When planning your President's Club benefits, get the team involved. Find out what your sales reps value most: recognition in front of their peers, receiving a trophy or plaque, a high-end gift, or a luxury experience or off-site trip.

Kickers

Our final incentive plan modifiers are accelerators focused on improving deal quality or business objectives other than sales.

While most accelerators increase commission payout after a rep reaches a higher quota level, kickers are used to getting reps to focus on the quality of the deal while negotiating.

We recommend the following sales incentive kickers:

1. Up-Front Cash Kickers

If your business has a cash-flow problem, consider offering reps a bonus for getting customers to pay upfront.

2. Contract Length Kicker

If your organization is experiencing customer churn issues or swamped come annual renewals, consider offering reps an incentive to get long-term contracts.

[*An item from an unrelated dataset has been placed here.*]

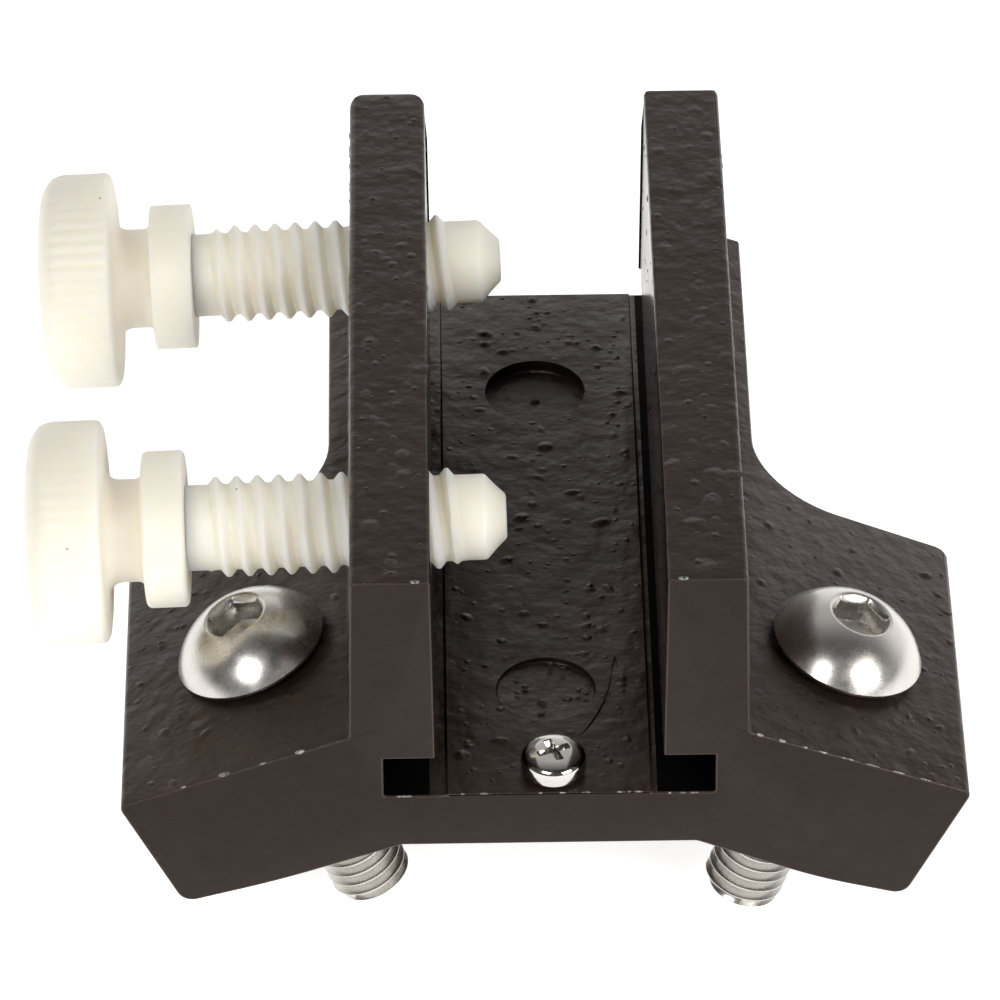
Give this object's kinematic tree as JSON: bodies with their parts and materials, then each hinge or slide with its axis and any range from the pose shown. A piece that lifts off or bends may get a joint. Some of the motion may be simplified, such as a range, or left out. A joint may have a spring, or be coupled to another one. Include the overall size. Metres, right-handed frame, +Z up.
{
  "type": "finder telescope shoe",
  "caption": "Slotted channel base that bolts to a telescope tube; nylon thumbscrews through one wall clamp a finder's foot in its T-slots.",
  "frame": {"origin": "middle of the flat strip under the base, where it sits on the tube", "axes": "+Y runs back along the channel from the front end, +Z points up out of the channel, and the thumbscrews enter from -X"},
  "size_m": [0.0568, 0.0502, 0.0345],
  "materials": {
    "black_paint": "semi-gloss black stove paint over cast aluminium",
    "ivory_nylon": "moulded, slightly translucent",
    "polished_steel": "polished stainless steel"
  },
  "bodies": {
    "base": {"base_casting": "black_paint", "stop_screw": "polished_steel"},
    "front_screw": {"front_thumbscrew": "ivory_nylon"},
    "rear_screw": {"rear_thumbscrew": "ivory_nylon"},
    "left_bolt": {"left_wing_screw": "polished_steel"},
    "right_bolt": {"right_wing_screw": "polished_steel"}
  },
  "joints": [
    {"name": "front_screw_travel", "type": "slide", "parent": "base", "child": "front_screw", "axis": [0.9995, 0, 0.0323], "range_m": [-0.0045, 0.0048]},
    {"name": "rear_screw_travel", "type": "slide", "parent": "base", "child": "rear_screw", "axis": [0.9989, 0, 0.0471], "range_m": [-0.0045, 0.0088]},
    {"name": "left_bolt_turn", "type": "hinge", "parent": "base", "child": "left_bolt", "pos_m": [-0.01622, -0.01423, 0.00226], "axis": [-0.3584, 0, 0.9336], "continuous": true},
    {"name": "right_bolt_turn", "type": "hinge", "parent": "base", "child": "right_bolt", "pos_m": [0.01677, -0.015, 0.00206], "axis": [0.3123, 0, 0.95], "continuous": true}
  ]
}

Related article; 6 Sales Kickers Guaranteed to Accelerate Your Revenue

3. Inflation Kickers

One way to price-in inflation and lower the risk of churn from repeated annual renewals is to stipulate periodic price increases in contracts. Incentivize reps to secure this price increase by paying them more depending on how much of a "pricing escalator" they can negotiate into the contract

5. Clause Kickers

Some customers demand contract clauses that allow them to cancel without cost or set unobtainable goals. To reduce these, add an incentive for reps that keep potentially harmful clauses out of the contracts.

6. Reverse Kickers

For established organizations concerned with maintaining their margins: use a reverse kicker that reduces commission by a percentage if a discount is offered.

Going Above and Beyond the Comp Plan

It's important to have other aspects outside the core sales comp plan to incentivize reps to perform. It allows for continued engagement from representatives (SPIFs), an opportunity to reward top performers (President's Club), and a lever to drive better contractual outcomes (Kickers).